You would see it in the Japanese horror boom of the turn of the millennium, where Ring and The Grudge ruled the Eastern roost when it came to putting the wind up audiences, even remade and sequelised in countries that previously would rarely have considered adapting Japanese themes and imagery as part of popular fiction. Black Hair has a samurai who has abandoned his doting first wife to increase his social standing and marrying a nobleman's daughter who is cold and aloof; when he realises the error of his ways, he returns home to his original spouse and finds the home derelict, but she does still live there after all these years.
Well, "live" is pushing it, and that was a thing about the stories in Kwaidan: until we reached the last one, which for various reasons existed to confound, the other three tales were almost perversely predictable, as if Kobayashi was instructing you to examine the structure and effect of them rather than be swept up in anything as obvious as being caught out by a twist, like a conventional movie would do.

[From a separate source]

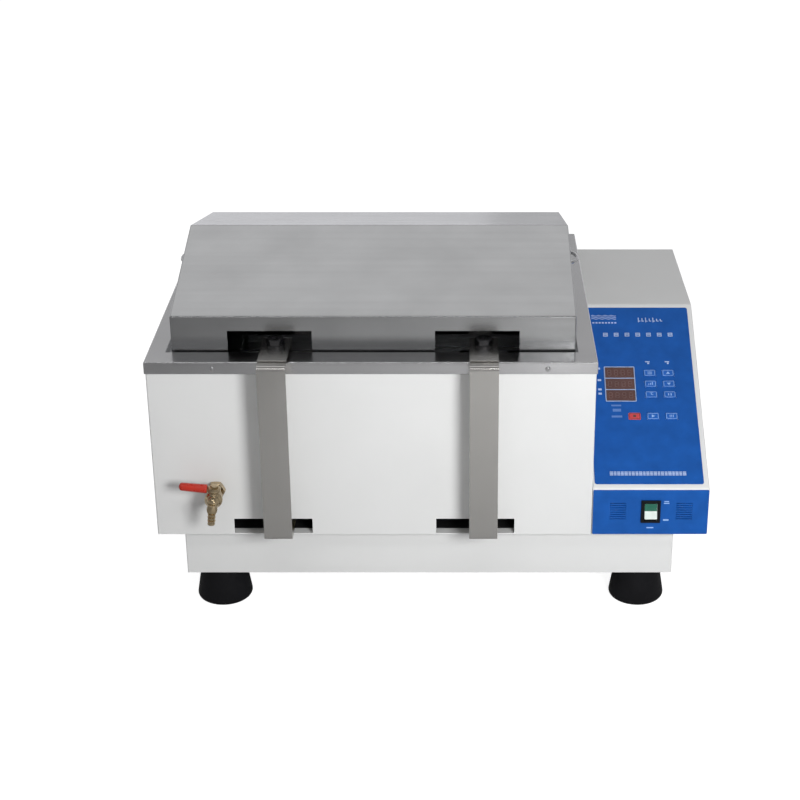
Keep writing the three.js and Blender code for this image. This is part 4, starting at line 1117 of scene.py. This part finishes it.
def heading_marks():
    """Short marks over the two columns of keys and left of the display."""
    outlines = []
    for node, shift in (("key_set", -2.0), ("key_up", 0.0)):
        x = on_slope(node).x / MM + shift
        outlines += [bar(x, 197.5, 6, 1.8), bar(x + 1, 194.8, 2.4, 2.4)]
    for y, wide in ((186, 3.6), (166.5, 4.8), (151, 4.4), (144, 4.4)):
        outlines.append(bar(13.6, y, wide, 3.2))
    return outlines


def foot_marks():
    """A row of stacked bars along the bottom of the panel."""
    outlines = []
    x = 20
    while x < 118:
        wide = (4.4, 3.2, 4.0, 3.6)[len(outlines) // 3 % 4]
        outlines += [bar(x + wide / 2, 18.3 - 2.2 * line, wide, 1.5) for line in range(3)]
        x += wide + 0.9
    return outlines


def make_prints():
    """What is printed on the films: plain bars and signs where a maker would print words."""
    base = FILM + PRINT_GAP
    white = head_marks(film_size()[1] / MM) + indicator_marks() + heading_marks() + foot_marks()
    faint = [bar(34, 124.5, 13, 2.6), bar(34.5, 116.8, 11, 4.6), bar(34, 106.5, 14, 3.2)]
    prints = joined(paint(marks(white, 0, 0, base), 0), paint(marks(faint, 0, 0, base), 1))
    add_piece("panel_prints", lift(prints), "base", "blue_film", [print_white, print_faint])

    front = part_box("lower_overlay")[0].y - PRINT_GAP
    bezel_low, bezel_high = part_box("switch_bezel")
    beside = bezel_high.x + 7.5 * MM
    spots = [
        (beside, bezel_high.z - 2 * MM, 6.0, 1.2),
        (beside, bezel_high.z - 4.6 * MM, 7.0, 1.4),
        (beside, bezel_low.z + 3.2 * MM, 7.0, 2.2),
        ((bezel_low.x + bezel_high.x) / 2, bezel_low.z - 8 * MM, 9.0, 1.6),
    ]
    parts = []
    for x, z, wide, tall in spots:
        outline = [(x + u, z + v) for u, v in bar(0, 0, wide, tall)]
        parts.append(prism(outline, front - PRINT, front, "Y"))
    add_piece("switch_prints", joined(*parts), "base", "blue_film", [print_blue])


def make_vent_cloth():
    """A dark blue dust cloth behind each vent."""
    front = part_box("console_body")[0].y
    switch_z = middle("switch_bezel").z
    case_x = middle("outer_case").x
    wide, tall = VENT_SIZE
    cloths = []
    for x in VENT_CENTRES:
        outline = [(case_x + x * MM + u * wide / 2, switch_z + v * tall / 2)
                   for u, v in ((-1, -1), (1, -1), (1, 1), (-1, 1))]
        behind = front + CONSOLE_SHEET
        cloths.append(prism(outline, behind + 0.2 * MM, behind + 0.7 * MM, "Y"))
    add_piece("vent_cloth", joined(*cloths), "base", "blue_film", [cloth_blue])


def make_rocker():
    """A rocker whose upper half is a ribbed green lens and whose lower half is painted pale: a
    painted reflection of the light it faces.
    """
    bm, widest = softened("power_rocker", 0.5 * MM)
    centre = middle("power_rocker")
    for face in bm.faces:
        # The faces of the lower half take the pale painted reflection.
        face.material_index = int(face.calc_center_median().z < centre.z - 0.5 * MM)
    stand_in("power_rocker", "lens", bm, bevel=widest, weighted=True,
             materials=[MATERIALS["green_lens"], painted_reflection_pale])


# ---- Screws ----

def screw(place, outward, radius, height):
    """A domed screw head with a cross recess, standing on a face."""
    profile = [(0, -0.4 * MM), (radius * 0.7, -0.4 * MM), (radius, 0.0)]
    for step in range(1, 7):
        angle = math.radians(15 * step)
        profile.append((radius * math.cos(angle), height * math.sin(angle)))
    profile[-1] = (0, height)
    head = turned(profile, (0, 0, 0), steps=32)
    cut = height * 0.55
    slots = [
        plate(0, 0, radius * 1.05, radius * 0.24, height - cut, height + 1 * MM),
        plate(0, 0, radius * 0.24, radius * 1.05, height - cut, height + 1 * MM),
    ]
    for slot in slots:
        head = combine(head, slot, "DIFFERENCE")
    turn = Vector(outward).to_track_quat("Z", "Y").to_matrix().to_4x4()
    head.transform(Matrix.Translation(place) @ turn)
    return head


def make_screws():
    low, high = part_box("rim_frame")
    centre = middle("rim_frame")
    lip_z = high.z - 9 * MM
    heads = []
    for y, outward in ((low.y, -1), (high.y, 1)):
        for offset in (-198 * MM, 220 * MM):
            heads.append(screw((centre.x + offset, y, lip_z), (0, outward, 0), 3.4 * MM, 1.7 * MM))
    add_piece("rim_screws", joined(*heads), "base", "polished_stainless", sharp=30)

    low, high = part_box("console_rear_panel")
    heads = []
    for x in (low.x + 9 * MM, high.x - 9 * MM):
        for z in (low.z + 10 * MM, (low.z + high.z) / 2, high.z - 10 * MM):
            heads.append(screw((x, high.y, z), (0, 1, 0), 2.8 * MM, 1.3 * MM))
    add_piece("rear_panel_screws", joined(*heads), "base", "zinc_steel", sharp=30)


# ---- Drain valve ----

LEVER_TURN = next(joint for joint in frame["joints"] if joint["child"] == "drain_lever")
NIPPLE_RADIUS = 7 * MM
NIPPLE_BORE = 4.5 * MM
NUT_FLATS = 21 * MM
VALVE_BALL = 11.5 * MM
BARB_RADIUS = 5.2 * MM
BLADE_THICKNESS = 2.5 * MM
HUB_RADIUS = 8.5 * MM


def valve_frame():
    """The valve's own frame: y along the nipple and z up the lever's axis, which leans."""
    up = Vector(LEVER_TURN["axis"]).normalized()
    nipple = middle("drain_nipple")
    turn = Matrix((Vector((up.z, 0, -up.x)), Vector((0, 1, 0)), up)).transposed().to_4x4()
    return Matrix.Translation((nipple.x, 0, nipple.z)) @ turn


VALVE = valve_frame()


def valve_extent(node):
    """A node's low and high corners in the valve's frame."""
    shift = VALVE.inverted() @ nodes[node].matrix_world
    places = [shift @ vertex.co for vertex in nodes[node].data.vertices]
    return (Vector([min(place[i] for place in places) for i in range(3)]),
            Vector([max(place[i] for place in places) for i in range(3)]))


def lean(bm):
    """Moves a surface from the valve's frame to the object's."""
    bm.transform(VALVE)
    bmesh.ops.recalc_face_normals(bm, faces=bm.faces)
    return bm


def make_nipple():
    centre = middle("drain_nipple")
    front, back = (corner.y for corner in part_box("drain_nipple"))
    case_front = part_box("outer_case")[0].y
    axis = (centre.x, 0, centre.z)
    nut = hexagonal(NUT_FLATS, axis, case_front - 9.3 * MM, case_front - 0.3 * MM, "Y")
    tube = turned([(NIPPLE_BORE, front), (NIPPLE_RADIUS, front), (NIPPLE_RADIUS, back),
                   (NIPPLE_BORE, back)], axis, "Y", 48, loop=True)
    stand_in("drain_nipple", "turned", joined(nut, tube), sharp=25)


def make_valve_body(ball_y):
    """A round body with a hexagon behind and a ridged hose barb below its nose."""
    low, high = valve_extent("drain_valve_body")
    barb_y = low.y + 7.0 * MM  # the spout's shoulder is its widest
    shell = turned([(0, ball_y - VALVE_BALL), *arc(VALVE_BALL, ball_y, -75, 55, 16),
                    (9.2 * MM, ball_y + 9.8 * MM), (9.2 * MM, ball_y + 12 * MM),
                    (0, ball_y + 12 * MM)], (0, 0, 0), "Y", 56)
    collar = hexagonal(18 * MM, (0, 0, 0), ball_y + 8 * MM, high.y, "Y")
    gland = turned([(0, 0), (7 * MM, 0), (7 * MM, 10.2 * MM), (6.2 * MM, 11.2 * MM),
                    (0, 11.2 * MM)], (0, ball_y, 0), steps=40)
    elbow = turned([(0, -8.2 * MM), *arc(8.2 * MM, 0, -70, 70, 12), (0, 8.2 * MM)],
                   (0, ball_y - 7 * MM, 0), steps=40)
    spout = [(0, 0), (5.1 * MM, 0), (7.0 * MM, -7 * MM), (6.4 * MM, -11 * MM),
             (4.6 * MM, -12.4 * MM)]
    ridge = -13.2 * MM
    while ridge > low.z + 4.5 * MM:
        spout += [(4.2 * MM, ridge), (BARB_RADIUS, ridge - 0.5 * MM), (4.4 * MM, ridge - 4.2 * MM)]
        ridge -= 4.6 * MM
    spout += [(BARB_RADIUS - 0.4 * MM, low.z + 1.4 * MM), (BARB_RADIUS - 0.8 * MM, low.z),
              (3.0 * MM, low.z), (2.8 * MM, low.z + 6 * MM), (0, low.z + 6 * MM)]
    barb = turned(spout, (0, barb_y, 0), steps=40)
    valve = shell
    for part in (collar, gland, elbow, barb):
        valve = combine(valve, part, "UNION")
    stand_in("drain_valve_body", "cast", lean(valve), sharp=32)


def make_lever(ball_y):
    """A flat blade with a round hub, held by a nut on the stem."""
    sleeve_low, sleeve_high = valve_extent("drain_lever_sleeve")
    high = valve_extent("drain_lever")[1]
    flat_low = (sleeve_low.z + sleeve_high.z - BLADE_THICKNESS) / 2
    flat_high = flat_low + BLADE_THICKNESS
    blade = plate((sleeve_low.x + 4 * MM) / 2, ball_y, -sleeve_low.x - 4 * MM, 7 * MM,
                  flat_low, flat_high, 1 * MM)
    hub = turned([(0, flat_low - 1 * MM), (HUB_RADIUS - 1 * MM, flat_low - 1 * MM),
                  (HUB_RADIUS, flat_low), (HUB_RADIUS, flat_high + 1 * MM),
                  (HUB_RADIUS - 1.2 * MM, flat_high + 2 * MM), (0, flat_high + 2 * MM)],
                 (0, ball_y, 0), steps=48)
    cap = hexagonal(9 * MM, (0, ball_y, 0), flat_high + 1 * MM, high.z, "Z")
    lever = joined(blade, hub, cap)
    stand_in("drain_lever", "pressed", lean(lever), bevel=0.25 * MM, segments=2, sharp=30)

    radius = (sleeve_high.z - sleeve_low.z) / 2
    start, end = sleeve_low.x, sleeve_high.x
    profile = [(0, start)]
    for step in range(1, 7):
        angle = math.radians(15 * step)
        profile.append((radius * 0.9 * math.sin(angle),
                        start + radius * 0.7 * (1 - math.cos(angle))))
    profile += [(radius * 0.93, start + 14 * MM), (radius, end - 1.4 * MM),
                (radius * 0.94, end - 0.4 * MM), (radius * 0.86, end), (0, end)]
    sleeve = turned(profile, (0, ball_y, (sleeve_low.z + sleeve_high.z) / 2), "X", 48)
    stand_in("drain_lever_sleeve", "dipped", lean(sleeve), sharp=50)


def make_drain():
    sleeve_low, sleeve_high = valve_extent("drain_lever_sleeve")
    ball_y = (sleeve_low.y + sleeve_high.y) / 2
    make_nipple()
    make_valve_body(ball_y)
    make_lever(ball_y)


# ---- Drive and whatever is left ----

def finish_frame_nodes():
    """Nodes that keep their own shape take their slot's material."""
    for node, obj in nodes.items():
        if not obj.hide_render:
            obj.material_slots[0].material = MATERIALS[SLOT_OF[node]]


make_camera()
make_sky()
make_floor()
area_light("key_softbox", (0.85, -2.2, 0.75), 1.6, (0.40, 0.40), 12.6, mirrored=False)
area_light("glint_softbox", (0.7, -2.2, 0.8), 1.7, (0.32, 0.32), 2.2)
area_light("edge_strip", (0.05, -1.6, 1.9), 2.2, (1.8, 0.12), 5)
area_light("lid_card", (0, 0.63, 0.78), 3.0, (3.0, 1.8), 8.5)
area_light("back_card", (-0.8, 2.15, 0.05), 2.6, (2.2, 0.6), 2.6, (0.95, 0.95, 1.0))
area_light("back_fill", (0.85, 2.15, 0.05), 2.6, (1.8, 0.6), 1.2, (0.95, 0.95, 1.0))
reflector("dark_card", (-1.3, -1.5), (-0.33, -0.98), 0.32)
reflector("bright_card", (0.215, -1.36), (0.26, -1.17), 0.9, 2.2)

make_feet()
make_plinth()
make_case()
make_rim()
make_tank()
make_probe_and_heater()
make_lid()
make_arms()
make_tray()
soften_node("platform", 0.3 * MM)
make_console_box()
make_film()
make_keys()
make_display()
make_prints()
make_vent_cloth()
make_rocker()
make_screws()
make_drain()
finish_frame_nodes()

This was especially noticeable in the second, Woman of the Snow, and not merely because it would be familiar to some from its remake in the nineties horror anthology out of America, Tales from the Darkside.
It took the character of a woodcutter who gets lost in a blizzard in the forest, who meets and is saved by a female spirit who tells him he must never share this account with anyone else, or else it will be his ruination. He solemnly agrees and goes on to settle down and have a family, but will he be able to keep his secret with his beloved? If you can't tell that at the point where the spirit makes him swear not to say anything, then maybe Kwaidan would operate on that basic level of storytelling, yet everything about it said its director was aiming higher than that, turning over the concepts and folk tales in his mind.
For one thing, the film looked absolutely beautiful, be that the eyes in the sky above the snowy wilderness or the stylised battle scene that opens the third tale, with the ooh what a giveaway title of Hoichi the Earless - it's almost as if Kobayashi just didn't care about tradition in the very technique he was performing. It told of the title character (who starts out with ears, anyway) who is a blind biwa player with an extensive knowledge of story songs (of course) who becomes an unwilling part of the history of the battle he is an expert in when he is contacted by the ghosts of the battle's dead to play for them.
This was the longest episode of the lot, and the most digressive as it hared off on tangents of comedy and spirituality before returning to the point, which was how Hoichi became known as "The Earless", which is at once a bit of sick comedy and something truly horrible and painful. For that finale, we had a story without a conclusion, since that is a form they can take as well, for many motives and explanations, none of which were related here as Kobayashi preferred to leave everything up in the air. It was about a military man who sees a reflection in his cup of tea - but the reflection is not his own!
This was designed to have the film stick in your mind, for what else will a story without a denouement do but have you ponder how it was meant to close? If Kwaidan verged on the academic, which despite its international success back in the sixties it seemed to appeal more to a specialist audience, then its succession of striking visuals would guarantee people returned to its strange, rarefied air time and again. On Eureka's Blu-ray, you can appreciate the film as intended, fully uncut (the Woman in the Snow section was often excised early in the production's life abroad) and with the colours popping off the screen. The special features are as follows:
• Hardbound Slipcase
• 1080p presentation on Blu-ray from Criterion's 2K digital restoration of Kobayashi's original director's cut
• Original monaural Japanese soundtrack
• Optional English subtitles
• Kim Newman on Kwaidan - a new interview with the film critic and writer
• Shadowings [35 mins] - a new video essay by David Cairns and Fiona Watson
• Original trailers
• PLUS 100-PAGE Perfect Bound Illustrated Collector's book featuring reprints of Lafcadio Hearn's original ghost stories; a survey of the life and career of Masaki Kobayashi by Linda Hoaglund; and a wide ranging interview with the film maker - the last he'd ever give.